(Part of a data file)
◆ ◆ ◆ ◆ ◆
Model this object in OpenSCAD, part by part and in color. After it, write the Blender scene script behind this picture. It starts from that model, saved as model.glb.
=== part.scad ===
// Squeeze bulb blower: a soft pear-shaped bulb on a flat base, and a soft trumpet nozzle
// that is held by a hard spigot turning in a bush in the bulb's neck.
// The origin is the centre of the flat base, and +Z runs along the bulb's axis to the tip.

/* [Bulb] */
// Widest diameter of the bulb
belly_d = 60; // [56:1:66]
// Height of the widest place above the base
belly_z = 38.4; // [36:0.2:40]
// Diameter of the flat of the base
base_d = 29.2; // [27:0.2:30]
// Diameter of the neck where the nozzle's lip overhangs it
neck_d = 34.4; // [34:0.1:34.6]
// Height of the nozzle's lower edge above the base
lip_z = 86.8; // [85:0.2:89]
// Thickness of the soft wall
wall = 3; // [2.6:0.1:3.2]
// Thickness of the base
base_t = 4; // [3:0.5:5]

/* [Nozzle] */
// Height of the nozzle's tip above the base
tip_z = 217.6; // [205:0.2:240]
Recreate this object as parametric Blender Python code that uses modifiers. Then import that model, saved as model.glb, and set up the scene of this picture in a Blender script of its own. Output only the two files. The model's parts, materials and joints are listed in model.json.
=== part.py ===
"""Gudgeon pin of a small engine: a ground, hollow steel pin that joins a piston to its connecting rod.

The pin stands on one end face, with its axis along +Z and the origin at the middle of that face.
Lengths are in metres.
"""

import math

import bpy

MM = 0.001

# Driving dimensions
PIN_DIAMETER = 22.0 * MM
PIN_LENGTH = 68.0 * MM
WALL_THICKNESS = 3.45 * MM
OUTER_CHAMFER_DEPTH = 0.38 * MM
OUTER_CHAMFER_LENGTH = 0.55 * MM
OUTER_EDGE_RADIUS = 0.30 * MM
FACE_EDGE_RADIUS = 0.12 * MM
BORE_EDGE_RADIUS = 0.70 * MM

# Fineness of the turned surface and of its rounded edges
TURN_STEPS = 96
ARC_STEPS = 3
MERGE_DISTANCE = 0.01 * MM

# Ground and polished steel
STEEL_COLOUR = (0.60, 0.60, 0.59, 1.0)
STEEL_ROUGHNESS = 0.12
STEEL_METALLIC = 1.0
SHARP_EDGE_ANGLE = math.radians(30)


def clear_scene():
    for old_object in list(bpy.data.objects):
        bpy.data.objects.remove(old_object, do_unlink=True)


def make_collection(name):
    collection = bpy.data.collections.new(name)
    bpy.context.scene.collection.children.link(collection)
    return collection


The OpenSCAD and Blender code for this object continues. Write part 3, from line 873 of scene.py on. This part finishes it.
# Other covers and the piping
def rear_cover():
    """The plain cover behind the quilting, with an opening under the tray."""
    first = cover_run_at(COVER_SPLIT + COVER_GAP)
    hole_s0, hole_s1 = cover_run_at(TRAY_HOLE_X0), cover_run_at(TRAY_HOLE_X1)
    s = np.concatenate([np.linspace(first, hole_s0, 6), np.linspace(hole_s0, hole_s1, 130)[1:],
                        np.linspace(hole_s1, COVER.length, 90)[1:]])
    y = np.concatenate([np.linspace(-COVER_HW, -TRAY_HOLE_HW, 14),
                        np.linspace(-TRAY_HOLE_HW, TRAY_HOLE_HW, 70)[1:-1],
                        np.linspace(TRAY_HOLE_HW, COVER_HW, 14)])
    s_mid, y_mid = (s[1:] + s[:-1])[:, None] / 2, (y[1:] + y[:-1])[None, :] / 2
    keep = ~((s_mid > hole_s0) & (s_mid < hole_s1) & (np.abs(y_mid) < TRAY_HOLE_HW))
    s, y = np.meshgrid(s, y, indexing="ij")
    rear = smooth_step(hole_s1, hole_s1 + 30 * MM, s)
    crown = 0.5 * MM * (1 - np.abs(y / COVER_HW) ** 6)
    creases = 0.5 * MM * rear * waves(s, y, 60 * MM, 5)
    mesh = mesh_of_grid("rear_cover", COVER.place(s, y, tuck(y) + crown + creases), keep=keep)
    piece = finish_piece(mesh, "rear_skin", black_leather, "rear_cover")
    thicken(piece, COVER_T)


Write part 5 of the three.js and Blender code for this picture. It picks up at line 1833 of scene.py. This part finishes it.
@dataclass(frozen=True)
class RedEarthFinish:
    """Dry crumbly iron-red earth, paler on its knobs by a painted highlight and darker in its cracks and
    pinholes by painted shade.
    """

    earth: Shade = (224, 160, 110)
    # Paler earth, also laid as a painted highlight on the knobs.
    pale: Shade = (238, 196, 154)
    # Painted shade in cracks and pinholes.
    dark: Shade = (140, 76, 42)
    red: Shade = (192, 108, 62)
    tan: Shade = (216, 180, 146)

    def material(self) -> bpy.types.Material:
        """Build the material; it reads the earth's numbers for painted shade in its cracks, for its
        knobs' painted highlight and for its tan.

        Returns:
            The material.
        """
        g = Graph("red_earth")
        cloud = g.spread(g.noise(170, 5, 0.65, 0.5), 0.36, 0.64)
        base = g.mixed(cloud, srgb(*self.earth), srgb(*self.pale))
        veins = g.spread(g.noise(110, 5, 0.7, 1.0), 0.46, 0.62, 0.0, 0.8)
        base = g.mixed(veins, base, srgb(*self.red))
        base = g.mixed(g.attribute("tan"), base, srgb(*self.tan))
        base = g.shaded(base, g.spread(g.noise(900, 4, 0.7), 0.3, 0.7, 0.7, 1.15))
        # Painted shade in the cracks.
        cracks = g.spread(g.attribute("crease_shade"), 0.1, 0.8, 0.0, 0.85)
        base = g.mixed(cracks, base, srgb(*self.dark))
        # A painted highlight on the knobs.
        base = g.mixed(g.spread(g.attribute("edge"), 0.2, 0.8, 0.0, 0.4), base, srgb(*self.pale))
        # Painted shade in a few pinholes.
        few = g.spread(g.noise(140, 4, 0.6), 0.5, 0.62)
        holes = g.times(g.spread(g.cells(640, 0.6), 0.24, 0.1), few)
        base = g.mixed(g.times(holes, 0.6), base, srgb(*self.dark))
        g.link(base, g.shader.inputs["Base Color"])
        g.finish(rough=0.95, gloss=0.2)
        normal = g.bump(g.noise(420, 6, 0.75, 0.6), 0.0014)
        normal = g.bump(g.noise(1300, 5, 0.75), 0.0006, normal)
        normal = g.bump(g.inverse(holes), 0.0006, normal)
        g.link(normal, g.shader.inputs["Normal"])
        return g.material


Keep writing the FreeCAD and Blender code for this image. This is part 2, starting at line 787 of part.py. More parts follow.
◆ ◆ ◆ ◆ ◆
Collect from the data above every line that includes "script".

__Final answer__.
Model this object in OpenSCAD, part by part and in color. After it, write the Blender scene script behind this picture. It starts from that model, saved as model.glb.
Recreate this object as parametric Blender Python code that uses modifiers. Then import that model, saved as model.glb, and set up the scene of this picture in a Blender script of its own. Output only the two files. The model's parts, materials and joints are listed in model.json.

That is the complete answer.